My family went to the 50th anniversary of the march on Washington this weekend. It was a lovely experience as we walked and listened and saw all the different types of people that lived in this country sitting and standing next to us with their kids, in wheel chairs and in tee shirts with various slogans on them. An older white woman gave me the thumbs up as I took my three year old to the bathroom in the grass next to the tidal pool. Another older Asian woman shared her crackers with the kids, while a Persian and white couple allowed my children to watch movies on their phone. And of course, there were many black people who I saw from my church, my job, from mothers groups...it was great.
But the next day, I really understood what the original march and entire civil rights movement did when I watched Fareed Zakaria on Sunday. He had the youngest billionaire inventor of Spanx on his show. He then Proceeded to be astonished by this woman who had no business background(as he said ad infinitum) and created this empire with a entrance cost of $5000. That wasn't the civil rights part, it's coming soon.
She said that what allowed her to deal with all the initial rejection was that her father raised her to embrace failure, and to find one thing a week to fail. This allowed her to try different things with out the stigma of having to be good all the time, so she didn't attach negativity to failure.
Here's the civil rights part. I thought this was an excellent idea and said to my daughter, the same thing. "Let's try to just fail at some things and enjoy the process!" We'll see if I can keep it up, but I hope it allows her to take risks without pressure. We all know that we learn tons from our failures. Far more than our successes .
The civil rights part? I can now tell my daughter to go out and fail a little. That was not an option as I was growing up. Nor was it an option for my mother, my grandparents, their parents.... You had to be great; better by a high percentage point than your white counterparts in order for you to have just the opportunity to succeed. You had to be a representation of the greatness if your race... all the time. Failure was to be kept hush hush because that just might imply that you were not qualified; the larger implication draped around you that your entire race was not really qualified for ... well, anything that utitlized brain power.

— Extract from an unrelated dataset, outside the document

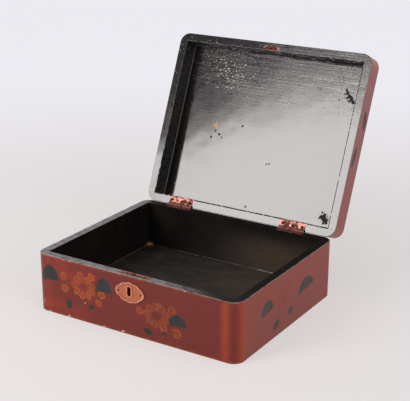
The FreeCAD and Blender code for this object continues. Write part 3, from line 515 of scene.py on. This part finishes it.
def lid_lacquer(colours, name="lid_lacquer", peg=0.0):
    """The lid: red outside, glossy black inside with brush marks, pits, small losses and a painted
    highlight.
    """
    finish = Finish(name, ior=MIRROR_IOR)
    hinge = HINGE_LINE / MM
    home = Matrix.Rotation(LID_TURN, 4, "X")
    finish.place = finish.mapped(finish.place, turn=(LID_TURN, 0, 0), shift=hinge - home @ hinge)
    x, y, z = finish.split(finish.place)
    edge = outline(finish, x, y)
    height = finish.minus(z, LID_FOOT)
    from_hinge = finish.minus(HALF_DEPTH, y)

    lost = finish.patches(7, 4, 0.7, 0.54, 0.66, stretch=(1, 1.5, 1), shift=(12, 5, 1))
    bitten = finish.minus(height, finish.times(lost, 2.2))
    above_rim = finish.ramp(finish.plus(bitten, edge_wander(finish)), *RED_BEGINS)
    on_sides = finish.times(above_rim, finish.ramp(edge.from_inner, *OUTER_FACE))
    red_part = finish.either(on_sides, finish.ramp(height, LID_HEIGHT - 1.2, LID_HEIGHT - 0.8))
    from_top = finish.plus(finish.minus(LID_HEIGHT, height), 3.0)
    # red_lacquer also paints its shade on the lid's front and its light on the lid's right side
    red, chip = red_lacquer(finish, colours, x, y, edge, height, from_top)
    red = finish.mix(peg, red, colours.plum)

    ragged = finish.times(finish.noise(1.9, 4, 0.8, shift=(1, 2, 3)), 10.0)
    ragged = finish.minus(ragged, 5.0)
    tan, dark, soft = lid_marks(finish, x, from_hinge, ragged)
    upper = finish.ramp(finish.plus(from_hinge, finish.times(ragged, 4.0)), 80.0, 165.0)
    top_part = finish.ramp(finish.plus(from_hinge, finish.times(ragged, 5.0)), 105.0, 190.0)

    cluster = finish.spot(x, from_hinge, *SPECKLES, finish.times(ragged, 2.0), soft=0.9)
    sparse = finish.plus(finish.times(finish.minus(1.0, cluster), 0.11),
                         finish.times(finish.minus(1.0, upper), 0.2))
    fleck = finish.noise(1.7, 2, 0.5, stretch=(1.5, 1, 1), shift=(8, 1, 6))
    fleck = finish.ramp(finish.minus(fleck, sparse), 0.575, 0.62)
    fleck = finish.times(fleck, finish.minus(1.0, red_part))
    black = finish.over(black_lacquer(finish, colours), FLECK, fleck, 0.75)
    film = finish.patches(2.6, 4, 0.7, 0.40, 0.68, stretch=(2.5, 1, 1), shift=(4, 4, 9))
    black = finish.over(black, finish.mix(film, black, THIN_FILM), upper, 0.05)
    black = finish.mix(tan, black, colours.bare)
    # Painted highlight: a grey line along the joint of the left rail and the panel
    inner_corner_highlight = finish.times(finish.ramp(edge.from_inner, -0.9, -0.3),
                                finish.ramp(height, PANEL_FACE - 1.2, PANEL_FACE - 0.6))
    black = finish.over(black, CORNER_HIGHLIGHT, inner_corner_highlight, finish.ramp(x, -100.0, -110.0), 0.7)
    tone = finish.mix(red_part, black, red)
    finish.colour(finish.over(tone, colours.bare, chip, above_rim))

    joint = finish.ramp(finish.size_of(finish.minus(edge.from_inner, 0.1)), 0.9, 0.4)
    joint = finish.times(joint, finish.patches(3.5, 3, 0.6, 0.40, 0.50, shift=(9, 4, 4)))
    pits = finish.patches(2.4, 2, 0.5, 0.735, 0.77, shift=(6, 16, 2))
    dull = finish.either(dark, tan, joint, finish.times(pits, 0.6))
    rows = finish.patches(1.8, 3, 0.65, 0.48, 0.60, stretch=(20, 1, 1), shift=(17, 5, 2))
    grains = finish.patches(1.7, 3, 0.7, 0.52, 0.62, stretch=(1.5, 1, 1), shift=(5, 15, 2))
    matt = finish.either(finish.times(rows, 0.20), finish.times(grains, 0.26))
    past_rim = finish.either(finish.ramp(height, 0.3, 0.6), finish.ramp(x, -30.0, 10.0))
    matt = finish.times(matt, finish.blend(top_part, 0.06, 1.0), past_rim)
    hazy = finish.either(dull, finish.times(soft, 0.35), matt)
    satin = finish.noise(16, 4, 0.6, shift=(3, 12, 6))
    inside = finish.blend(hazy, finish.blend(satin, *LID_SHEEN), MATT)
    finish.rough(finish.blend(red_part, inside, finish.blend(satin, *OUTSIDE_SHEEN)))

    rough_patch = finish.blend(upper, 0.22, 1.0)
    streak = finish.noise(2.4, 4, 0.65, stretch=(34, 1, 1), shift=(7, 3, 1))
    crumb = finish.noise(2.0, 4, 0.75, stretch=(1.6, 1, 1), shift=(2, 2, 2))
    swell = finish.noise(60, 2, 0.5, shift=(6, 0, 3))
    finish.relief([(finish.times(streak, rough_patch), 2.8), (finish.times(crumb, rough_patch), 2.6),
                   (swell, 16.0), (dull, -6.0), (fleck, 4.0)], 0.024 * MM)
    return finish.material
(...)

This was not a my family thing. Every black family I know has this mantra imprinted on their skulls. But now, after all the struggles, though we have a ways to go, my child does not have to be a standard bearer for her entire race when she walks out of our house. I can encourage her to try and fail, not because as my dad said, "the school of hard knocks is a tough school, but you'll learn something..." but because she, like everybody else can use the basic lesson of just try it out and see; maybe it'll work, maybe it won't. But think of what she'll see and experience. Hopefully she'll gain the fortitude to persevere in the face of rejection just like the Spanx founder, and have the optimism to know that failures can lead to success when you learn from them.
My daughters will finally have the right to fail.